Brief - Set down, exactly as they appear, the lines from the line holding "frame = slider_frame()" through the line holding "obj.matrix_parent_inverse = Matrix.Identity(4)", inclusive; output nothing outside that range.

Scripts that build objects:
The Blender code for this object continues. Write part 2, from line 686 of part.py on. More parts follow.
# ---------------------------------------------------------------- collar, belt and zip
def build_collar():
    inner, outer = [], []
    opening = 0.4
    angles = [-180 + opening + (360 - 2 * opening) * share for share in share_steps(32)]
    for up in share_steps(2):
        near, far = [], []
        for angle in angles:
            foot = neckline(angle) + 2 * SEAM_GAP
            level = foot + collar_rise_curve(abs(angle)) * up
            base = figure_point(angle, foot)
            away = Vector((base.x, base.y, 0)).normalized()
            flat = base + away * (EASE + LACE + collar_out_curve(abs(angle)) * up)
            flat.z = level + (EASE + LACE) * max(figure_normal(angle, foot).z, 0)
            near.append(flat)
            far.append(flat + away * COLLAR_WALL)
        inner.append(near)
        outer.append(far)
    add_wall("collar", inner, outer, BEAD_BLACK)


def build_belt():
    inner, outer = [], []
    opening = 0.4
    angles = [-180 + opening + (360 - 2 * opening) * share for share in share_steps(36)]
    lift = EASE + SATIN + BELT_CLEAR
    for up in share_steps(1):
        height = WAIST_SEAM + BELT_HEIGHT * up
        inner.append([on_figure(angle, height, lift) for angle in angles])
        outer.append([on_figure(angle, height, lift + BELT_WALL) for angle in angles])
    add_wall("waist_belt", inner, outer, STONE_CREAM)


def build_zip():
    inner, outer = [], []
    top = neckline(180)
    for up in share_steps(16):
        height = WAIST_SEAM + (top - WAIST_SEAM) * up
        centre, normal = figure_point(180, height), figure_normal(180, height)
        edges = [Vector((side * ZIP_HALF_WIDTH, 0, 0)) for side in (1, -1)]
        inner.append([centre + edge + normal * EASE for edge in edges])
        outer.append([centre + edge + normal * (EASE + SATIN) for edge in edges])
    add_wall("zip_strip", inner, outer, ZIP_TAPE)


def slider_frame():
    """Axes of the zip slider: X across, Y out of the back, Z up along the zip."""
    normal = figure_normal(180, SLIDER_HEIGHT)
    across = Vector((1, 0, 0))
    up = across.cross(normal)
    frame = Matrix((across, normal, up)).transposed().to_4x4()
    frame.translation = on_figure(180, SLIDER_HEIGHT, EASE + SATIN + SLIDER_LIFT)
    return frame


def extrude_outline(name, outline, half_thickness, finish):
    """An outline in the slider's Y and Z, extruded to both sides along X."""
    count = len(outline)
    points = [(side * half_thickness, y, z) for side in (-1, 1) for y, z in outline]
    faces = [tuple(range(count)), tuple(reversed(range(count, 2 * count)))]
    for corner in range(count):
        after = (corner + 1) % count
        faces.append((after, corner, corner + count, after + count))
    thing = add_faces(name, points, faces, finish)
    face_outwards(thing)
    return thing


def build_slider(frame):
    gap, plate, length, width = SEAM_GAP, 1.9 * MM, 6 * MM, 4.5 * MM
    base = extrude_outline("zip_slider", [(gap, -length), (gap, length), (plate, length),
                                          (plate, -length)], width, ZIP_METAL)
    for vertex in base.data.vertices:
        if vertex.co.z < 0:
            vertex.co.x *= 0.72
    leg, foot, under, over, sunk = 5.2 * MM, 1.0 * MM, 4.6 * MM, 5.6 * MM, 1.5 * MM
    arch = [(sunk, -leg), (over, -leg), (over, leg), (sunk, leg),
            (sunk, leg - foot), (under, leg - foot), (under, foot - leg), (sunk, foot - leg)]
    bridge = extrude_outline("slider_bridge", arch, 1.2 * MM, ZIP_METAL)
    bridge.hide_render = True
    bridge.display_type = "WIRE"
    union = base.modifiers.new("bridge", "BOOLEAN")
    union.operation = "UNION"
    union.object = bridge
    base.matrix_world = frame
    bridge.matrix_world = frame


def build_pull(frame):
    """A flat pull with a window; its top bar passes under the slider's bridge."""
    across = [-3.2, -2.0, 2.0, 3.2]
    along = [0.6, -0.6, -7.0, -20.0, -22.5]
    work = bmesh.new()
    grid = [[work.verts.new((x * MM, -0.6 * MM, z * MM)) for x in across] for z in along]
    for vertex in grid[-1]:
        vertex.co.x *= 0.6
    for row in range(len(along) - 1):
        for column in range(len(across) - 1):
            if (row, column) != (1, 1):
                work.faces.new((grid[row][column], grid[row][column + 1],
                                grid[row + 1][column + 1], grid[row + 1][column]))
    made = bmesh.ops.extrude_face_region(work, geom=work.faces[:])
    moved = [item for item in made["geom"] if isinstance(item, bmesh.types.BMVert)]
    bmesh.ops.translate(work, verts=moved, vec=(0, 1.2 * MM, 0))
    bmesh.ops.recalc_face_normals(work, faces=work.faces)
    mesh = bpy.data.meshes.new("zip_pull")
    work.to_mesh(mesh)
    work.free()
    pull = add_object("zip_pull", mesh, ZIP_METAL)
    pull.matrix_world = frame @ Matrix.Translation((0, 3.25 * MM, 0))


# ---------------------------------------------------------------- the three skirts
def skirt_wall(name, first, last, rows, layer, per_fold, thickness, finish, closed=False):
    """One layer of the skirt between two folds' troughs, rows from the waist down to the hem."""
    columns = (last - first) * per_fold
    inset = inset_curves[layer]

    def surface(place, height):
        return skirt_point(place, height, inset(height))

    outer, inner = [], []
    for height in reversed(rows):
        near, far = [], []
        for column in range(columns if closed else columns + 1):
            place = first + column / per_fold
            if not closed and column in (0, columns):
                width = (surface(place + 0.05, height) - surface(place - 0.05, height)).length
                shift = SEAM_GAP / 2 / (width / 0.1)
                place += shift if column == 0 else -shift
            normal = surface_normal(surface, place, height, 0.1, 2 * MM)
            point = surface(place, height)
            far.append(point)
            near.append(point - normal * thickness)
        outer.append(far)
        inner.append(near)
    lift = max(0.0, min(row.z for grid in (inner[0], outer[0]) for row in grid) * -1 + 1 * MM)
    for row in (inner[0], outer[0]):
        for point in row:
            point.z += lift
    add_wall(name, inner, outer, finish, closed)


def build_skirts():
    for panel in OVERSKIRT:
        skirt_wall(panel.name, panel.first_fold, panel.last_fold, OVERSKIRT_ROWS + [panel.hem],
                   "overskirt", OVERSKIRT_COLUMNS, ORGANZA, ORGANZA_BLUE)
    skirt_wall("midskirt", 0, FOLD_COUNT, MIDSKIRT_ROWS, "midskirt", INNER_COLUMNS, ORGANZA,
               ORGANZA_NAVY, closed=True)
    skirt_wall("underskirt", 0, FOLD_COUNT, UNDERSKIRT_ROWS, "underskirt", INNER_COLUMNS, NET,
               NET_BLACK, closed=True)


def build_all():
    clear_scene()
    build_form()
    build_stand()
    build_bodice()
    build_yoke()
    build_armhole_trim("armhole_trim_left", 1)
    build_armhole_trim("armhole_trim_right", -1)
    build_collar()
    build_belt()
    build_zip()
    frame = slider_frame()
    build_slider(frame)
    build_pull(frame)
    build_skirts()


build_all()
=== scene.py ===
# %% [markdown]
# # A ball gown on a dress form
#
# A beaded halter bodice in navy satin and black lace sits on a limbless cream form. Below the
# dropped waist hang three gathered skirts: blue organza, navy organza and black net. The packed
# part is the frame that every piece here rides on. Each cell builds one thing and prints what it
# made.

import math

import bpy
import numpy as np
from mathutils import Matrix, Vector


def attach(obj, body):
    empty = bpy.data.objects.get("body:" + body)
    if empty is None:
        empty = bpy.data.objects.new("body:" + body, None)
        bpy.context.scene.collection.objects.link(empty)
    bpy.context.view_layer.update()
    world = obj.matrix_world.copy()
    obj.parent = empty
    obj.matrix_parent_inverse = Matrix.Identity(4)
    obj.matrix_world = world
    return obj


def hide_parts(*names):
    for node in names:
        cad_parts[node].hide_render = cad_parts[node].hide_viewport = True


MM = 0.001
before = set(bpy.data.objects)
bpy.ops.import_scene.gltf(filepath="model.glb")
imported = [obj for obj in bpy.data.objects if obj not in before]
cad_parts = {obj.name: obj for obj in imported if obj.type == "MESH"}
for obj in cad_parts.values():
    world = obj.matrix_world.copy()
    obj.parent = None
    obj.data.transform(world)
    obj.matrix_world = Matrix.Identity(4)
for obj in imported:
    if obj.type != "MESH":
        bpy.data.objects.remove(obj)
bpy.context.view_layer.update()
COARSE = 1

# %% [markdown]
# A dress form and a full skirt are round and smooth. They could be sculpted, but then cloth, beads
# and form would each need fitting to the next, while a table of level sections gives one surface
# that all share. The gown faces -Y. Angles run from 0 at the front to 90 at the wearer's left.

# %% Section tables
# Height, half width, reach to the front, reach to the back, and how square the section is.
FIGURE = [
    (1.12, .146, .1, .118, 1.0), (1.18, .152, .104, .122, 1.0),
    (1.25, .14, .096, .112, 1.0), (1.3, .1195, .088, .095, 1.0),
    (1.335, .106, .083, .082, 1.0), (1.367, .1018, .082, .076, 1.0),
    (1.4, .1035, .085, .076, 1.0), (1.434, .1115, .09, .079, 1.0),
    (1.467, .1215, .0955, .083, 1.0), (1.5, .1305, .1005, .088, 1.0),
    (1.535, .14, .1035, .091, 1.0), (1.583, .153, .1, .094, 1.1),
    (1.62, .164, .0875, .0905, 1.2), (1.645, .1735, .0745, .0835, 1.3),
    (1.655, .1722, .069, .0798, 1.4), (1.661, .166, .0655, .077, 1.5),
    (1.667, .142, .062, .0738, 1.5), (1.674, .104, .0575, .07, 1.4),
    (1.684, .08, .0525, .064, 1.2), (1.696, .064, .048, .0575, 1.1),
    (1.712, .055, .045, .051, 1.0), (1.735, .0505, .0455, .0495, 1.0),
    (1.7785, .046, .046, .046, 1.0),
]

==

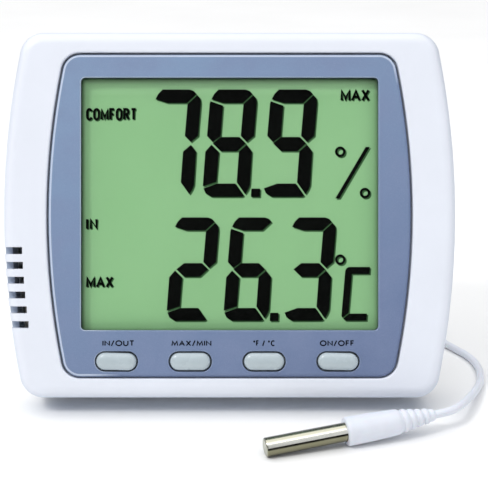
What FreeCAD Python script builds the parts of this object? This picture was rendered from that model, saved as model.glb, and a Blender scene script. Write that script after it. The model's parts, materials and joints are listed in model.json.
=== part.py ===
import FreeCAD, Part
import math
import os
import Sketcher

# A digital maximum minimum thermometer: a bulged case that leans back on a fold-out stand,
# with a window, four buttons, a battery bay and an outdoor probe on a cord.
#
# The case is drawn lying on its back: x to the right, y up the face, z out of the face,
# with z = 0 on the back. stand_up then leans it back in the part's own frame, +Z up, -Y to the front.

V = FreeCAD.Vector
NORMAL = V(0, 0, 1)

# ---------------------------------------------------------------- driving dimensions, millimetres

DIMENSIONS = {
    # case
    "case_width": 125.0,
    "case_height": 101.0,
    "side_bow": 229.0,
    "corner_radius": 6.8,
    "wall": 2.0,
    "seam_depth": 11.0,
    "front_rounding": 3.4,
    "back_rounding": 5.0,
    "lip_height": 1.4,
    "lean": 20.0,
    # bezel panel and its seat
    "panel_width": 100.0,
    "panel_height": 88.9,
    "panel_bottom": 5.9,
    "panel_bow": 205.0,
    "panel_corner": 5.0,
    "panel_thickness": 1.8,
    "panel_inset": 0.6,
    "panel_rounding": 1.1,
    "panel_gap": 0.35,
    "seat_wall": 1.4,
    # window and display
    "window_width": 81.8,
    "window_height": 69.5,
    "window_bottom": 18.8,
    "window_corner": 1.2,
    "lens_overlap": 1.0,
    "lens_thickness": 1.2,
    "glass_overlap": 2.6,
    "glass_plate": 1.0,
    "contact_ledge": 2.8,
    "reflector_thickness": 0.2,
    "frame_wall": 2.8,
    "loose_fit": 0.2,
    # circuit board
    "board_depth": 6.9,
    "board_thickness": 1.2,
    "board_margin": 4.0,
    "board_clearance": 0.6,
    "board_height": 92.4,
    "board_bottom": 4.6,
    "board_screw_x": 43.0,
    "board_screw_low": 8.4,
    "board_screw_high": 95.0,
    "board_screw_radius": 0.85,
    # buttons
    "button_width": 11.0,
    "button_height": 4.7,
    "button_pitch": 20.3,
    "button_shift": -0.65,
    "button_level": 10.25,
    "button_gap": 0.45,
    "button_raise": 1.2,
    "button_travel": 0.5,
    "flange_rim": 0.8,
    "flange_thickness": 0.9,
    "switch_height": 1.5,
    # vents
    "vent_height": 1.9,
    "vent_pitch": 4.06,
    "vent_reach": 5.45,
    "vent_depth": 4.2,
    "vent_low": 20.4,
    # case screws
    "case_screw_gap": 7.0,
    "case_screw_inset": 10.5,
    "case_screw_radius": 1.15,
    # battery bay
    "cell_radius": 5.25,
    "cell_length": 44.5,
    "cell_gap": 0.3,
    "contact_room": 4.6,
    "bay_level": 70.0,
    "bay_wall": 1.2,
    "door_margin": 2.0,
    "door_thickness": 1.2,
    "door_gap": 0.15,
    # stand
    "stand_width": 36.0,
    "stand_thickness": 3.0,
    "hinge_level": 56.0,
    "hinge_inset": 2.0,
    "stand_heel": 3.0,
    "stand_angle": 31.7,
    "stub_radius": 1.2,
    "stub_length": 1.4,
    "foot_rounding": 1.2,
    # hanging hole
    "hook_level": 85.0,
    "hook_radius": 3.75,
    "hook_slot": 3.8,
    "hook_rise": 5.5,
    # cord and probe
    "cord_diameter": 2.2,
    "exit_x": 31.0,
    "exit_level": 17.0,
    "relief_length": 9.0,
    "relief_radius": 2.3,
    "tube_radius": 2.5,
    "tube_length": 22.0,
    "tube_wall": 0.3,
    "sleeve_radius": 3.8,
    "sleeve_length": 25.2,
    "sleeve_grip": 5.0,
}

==

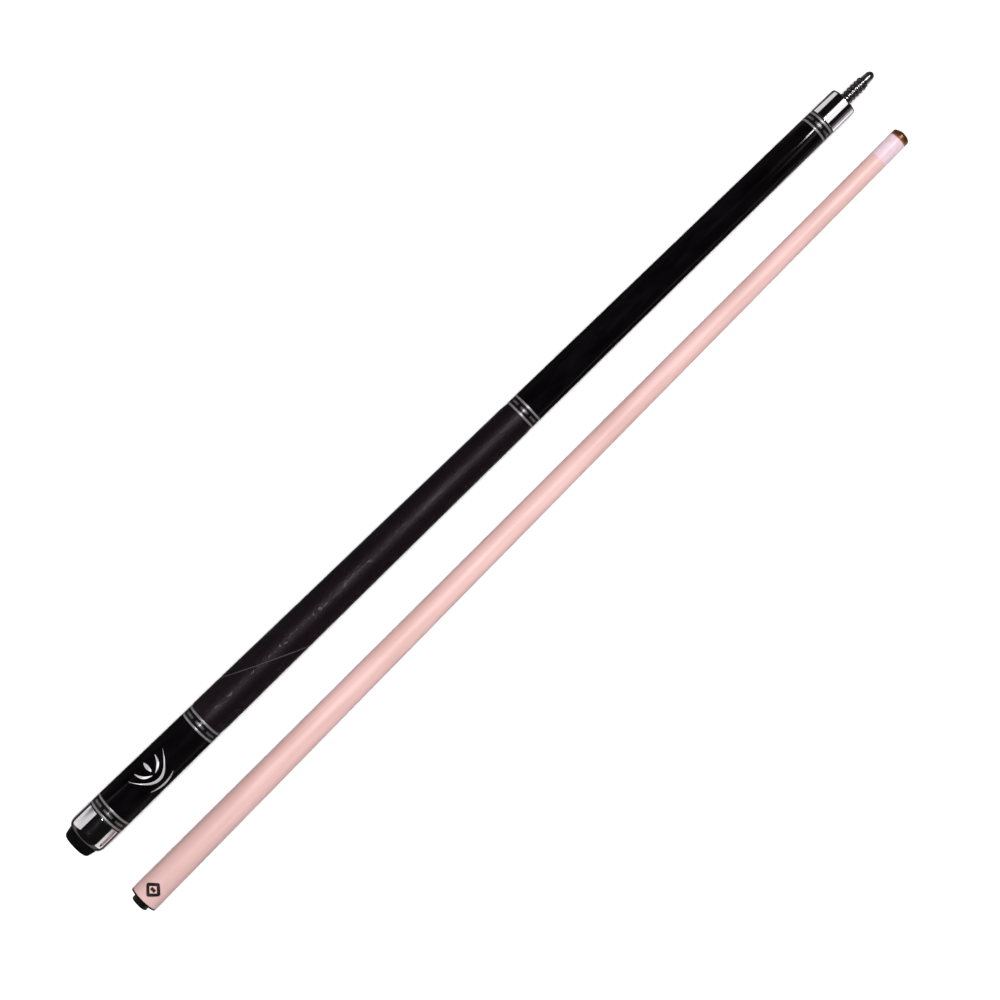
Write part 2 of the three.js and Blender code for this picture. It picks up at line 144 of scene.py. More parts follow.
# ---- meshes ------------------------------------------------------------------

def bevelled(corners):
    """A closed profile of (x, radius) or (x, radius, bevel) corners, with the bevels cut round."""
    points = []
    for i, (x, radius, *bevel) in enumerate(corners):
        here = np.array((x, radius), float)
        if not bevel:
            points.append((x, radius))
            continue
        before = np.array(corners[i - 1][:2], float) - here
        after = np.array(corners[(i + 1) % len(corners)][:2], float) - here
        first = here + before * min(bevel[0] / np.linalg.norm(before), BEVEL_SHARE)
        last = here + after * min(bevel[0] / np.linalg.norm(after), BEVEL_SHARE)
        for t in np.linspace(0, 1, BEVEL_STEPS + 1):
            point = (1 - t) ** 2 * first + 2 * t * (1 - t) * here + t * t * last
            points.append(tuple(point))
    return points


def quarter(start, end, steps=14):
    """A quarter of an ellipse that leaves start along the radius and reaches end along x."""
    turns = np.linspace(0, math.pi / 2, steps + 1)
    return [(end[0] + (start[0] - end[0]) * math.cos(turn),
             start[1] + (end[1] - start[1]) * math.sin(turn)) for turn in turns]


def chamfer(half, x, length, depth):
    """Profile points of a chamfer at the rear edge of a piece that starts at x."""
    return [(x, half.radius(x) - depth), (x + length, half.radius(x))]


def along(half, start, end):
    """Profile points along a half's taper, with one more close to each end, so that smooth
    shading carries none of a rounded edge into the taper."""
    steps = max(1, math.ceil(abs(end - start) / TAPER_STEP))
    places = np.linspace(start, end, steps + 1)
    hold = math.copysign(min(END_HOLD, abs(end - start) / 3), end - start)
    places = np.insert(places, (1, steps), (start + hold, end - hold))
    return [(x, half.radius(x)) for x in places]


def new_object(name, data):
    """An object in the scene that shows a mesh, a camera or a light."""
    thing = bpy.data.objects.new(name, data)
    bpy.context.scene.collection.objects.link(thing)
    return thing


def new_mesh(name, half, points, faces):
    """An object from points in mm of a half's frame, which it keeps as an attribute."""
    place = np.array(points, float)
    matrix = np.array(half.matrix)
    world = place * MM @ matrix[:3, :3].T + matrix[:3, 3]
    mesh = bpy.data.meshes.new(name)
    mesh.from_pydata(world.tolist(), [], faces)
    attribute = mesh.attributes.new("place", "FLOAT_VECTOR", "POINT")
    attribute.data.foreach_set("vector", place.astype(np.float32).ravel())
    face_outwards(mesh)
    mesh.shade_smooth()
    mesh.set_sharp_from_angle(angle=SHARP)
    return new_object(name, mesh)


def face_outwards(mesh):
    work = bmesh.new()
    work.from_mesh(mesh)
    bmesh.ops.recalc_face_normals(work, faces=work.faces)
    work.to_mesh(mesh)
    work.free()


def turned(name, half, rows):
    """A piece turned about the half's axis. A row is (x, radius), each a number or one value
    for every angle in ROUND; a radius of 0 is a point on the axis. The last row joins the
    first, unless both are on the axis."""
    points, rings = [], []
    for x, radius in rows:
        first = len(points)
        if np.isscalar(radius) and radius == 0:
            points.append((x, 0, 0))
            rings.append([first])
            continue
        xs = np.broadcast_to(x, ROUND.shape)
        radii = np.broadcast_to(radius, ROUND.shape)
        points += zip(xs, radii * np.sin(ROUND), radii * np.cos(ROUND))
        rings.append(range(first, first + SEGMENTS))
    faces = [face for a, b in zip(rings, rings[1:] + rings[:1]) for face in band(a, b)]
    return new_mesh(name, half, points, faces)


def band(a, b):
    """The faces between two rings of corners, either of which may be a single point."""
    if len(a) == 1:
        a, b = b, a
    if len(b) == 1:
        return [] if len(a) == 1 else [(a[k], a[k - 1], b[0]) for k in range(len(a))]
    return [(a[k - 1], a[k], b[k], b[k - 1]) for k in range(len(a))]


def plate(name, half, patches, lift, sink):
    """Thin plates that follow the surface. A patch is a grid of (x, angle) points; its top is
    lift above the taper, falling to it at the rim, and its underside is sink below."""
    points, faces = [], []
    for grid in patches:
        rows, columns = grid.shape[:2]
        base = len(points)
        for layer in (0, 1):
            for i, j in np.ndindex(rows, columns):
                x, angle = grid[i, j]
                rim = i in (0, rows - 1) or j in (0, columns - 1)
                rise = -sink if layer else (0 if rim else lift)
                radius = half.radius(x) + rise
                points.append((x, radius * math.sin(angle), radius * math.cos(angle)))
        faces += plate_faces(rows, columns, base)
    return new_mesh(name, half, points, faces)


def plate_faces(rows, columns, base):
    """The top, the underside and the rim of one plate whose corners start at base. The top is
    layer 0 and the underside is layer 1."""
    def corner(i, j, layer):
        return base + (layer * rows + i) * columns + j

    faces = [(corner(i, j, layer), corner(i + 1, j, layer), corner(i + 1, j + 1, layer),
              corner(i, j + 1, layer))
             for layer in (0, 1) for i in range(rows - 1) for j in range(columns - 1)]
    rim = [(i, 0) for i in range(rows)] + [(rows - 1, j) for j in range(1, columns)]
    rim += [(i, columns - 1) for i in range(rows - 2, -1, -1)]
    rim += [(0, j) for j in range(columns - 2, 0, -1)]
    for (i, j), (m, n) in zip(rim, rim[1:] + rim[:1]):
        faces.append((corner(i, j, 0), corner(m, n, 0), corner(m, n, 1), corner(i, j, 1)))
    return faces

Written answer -
    frame = slider_frame()
    build_slider(frame)
    build_pull(frame)
    build_skirts()


build_all()
=== scene.py ===
# %% [markdown]
# # A ball gown on a dress form
#
# A beaded halter bodice in navy satin and black lace sits on a limbless cream form. Below the
# dropped waist hang three gathered skirts: blue organza, navy organza and black net. The packed
# part is the frame that every piece here rides on. Each cell builds one thing and prints what it
# made.

import math

import bpy
import numpy as np
from mathutils import Matrix, Vector


def attach(obj, body):
    empty = bpy.data.objects.get("body:" + body)
    if empty is None:
        empty = bpy.data.objects.new("body:" + body, None)
        bpy.context.scene.collection.objects.link(empty)
    bpy.context.view_layer.update()
    world = obj.matrix_world.copy()
    obj.parent = empty
    obj.matrix_parent_inverse = Matrix.Identity(4)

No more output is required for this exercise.